Analyse de l'image: L’écolier modèle et la bibliothécaire
Cette photographie prise dans la commune de Vic-sur-Aisne après la Grande Guerre montre un jeune écolier venant chercher ou rapporter un livre dans le fourgon de passage. A ses cotés, une femme regarde avec lui le choix d’ouvrages entreposé dans le véhicule. Ce cliché, réaliste, n’est pas une mise en scène mais un témoignage de l’expérience pilote qui fut menée dans l’Aisne après la Grande Guerre : celui du bibliobus. L’environnement est pleinement rural. La grande route et les habitations visibles au loin tiennent plus de la ferme que de l’immeuble citadin. S’il ne semble plus subsister de traces évidentes de la guerre sur ce cliché, ce paysage n’en demeure pas moins fantomatique et passablement triste. Terre de douleur, l’Aisne a été largement ravagée par les batailles de la Marne. L’enfant choisit son livre, avec le conseil ou la surveillance de l’adulte. Il bénéficie donc du libre accès, une pratique importée d’Amérique tout à fait nouvelle en France à cette époque. L’habillement du petit garçon est caractéristique de la tenue de l’écolier dans les années de l’entre-deux-guerres, à l’heure où les écoles n’étaient pas encore mixtes (elles ne le devinrent, pour la plupart, que dans les années 1960).
L’enseignement avait alors une vocation davantage morale et civique. Il répondait aux critères des lois Jules Ferry sous de la Troisième République, qui rendirent l’instruction primaire gratuite, laïque et obligatoire (1881 et 1882).
Interprétation
Le livre en campagne : répandre la culture dans le monde rural
En dépit du lent exode vers les villes, la majorité de la population française fut encore rurale jusque dans les années 1930. Les imprimés – journaux, mais surtout les livres – y étaient moins bien diffusés que dans les milieux urbains. Néanmoins, depuis la fin du XIXe siècle, et la promulgation des lois Ferry sur l’instruction primaire, la multiplication des écoles de campagne et de la lecture s’étaient intensifiées. Après la Grande Guerre, qui a fait de nombreuses pertes dans le monde agricole, la scolarisation des jeunes enfants en milieu rural fut au cœur de l’enjeu de reconstruction culturelle national. Le livre tenait naturellement une place essentielle dans ce programme d’instruction civique lancé depuis les années 1880, qui avait pour mission de former des citoyens dotés d’une forte conscience nationale et républicaine. La plupart du temps, dans les régions dévastées par la guerre, les écoles furent réaménagées dans les mairies, pour des raisons pratiques et économiques. Dans ces écoles, les besoins en livre étaient évidents.
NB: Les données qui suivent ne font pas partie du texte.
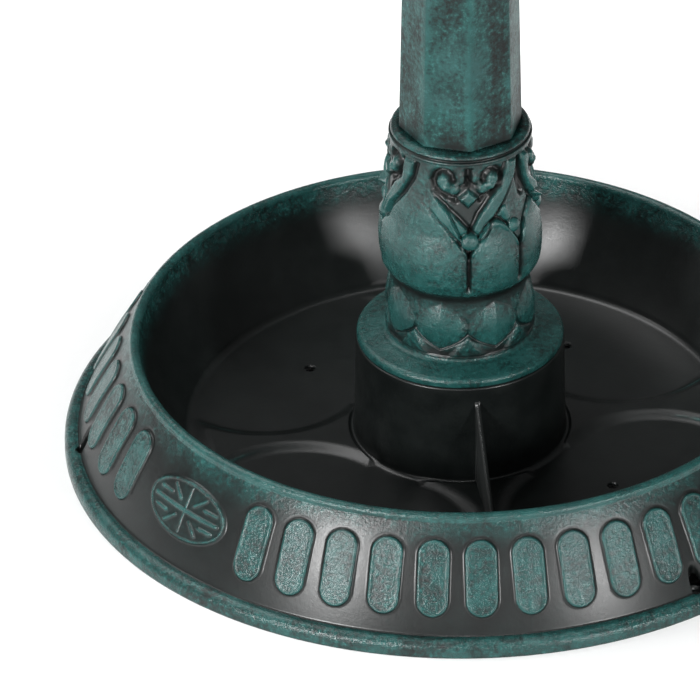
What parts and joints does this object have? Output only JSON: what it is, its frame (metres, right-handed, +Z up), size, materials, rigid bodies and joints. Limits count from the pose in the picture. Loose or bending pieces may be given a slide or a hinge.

Le choix était souvent fait par l’instituteur, qui déposait quelques livres dans le fond de la classe. Mais les jeunes élèves pouvaient aussi avoir accès au livre dans les nouvelles bibliothèques, telles que celle de Vic-sur-Aisne, ou par le biais des rares bibliothèques ambulantes. Ce signe évident de la démocratisation du livre et de la culture pour tous préfigure les directives prises sur l’éducation dans les années du Front Populaire.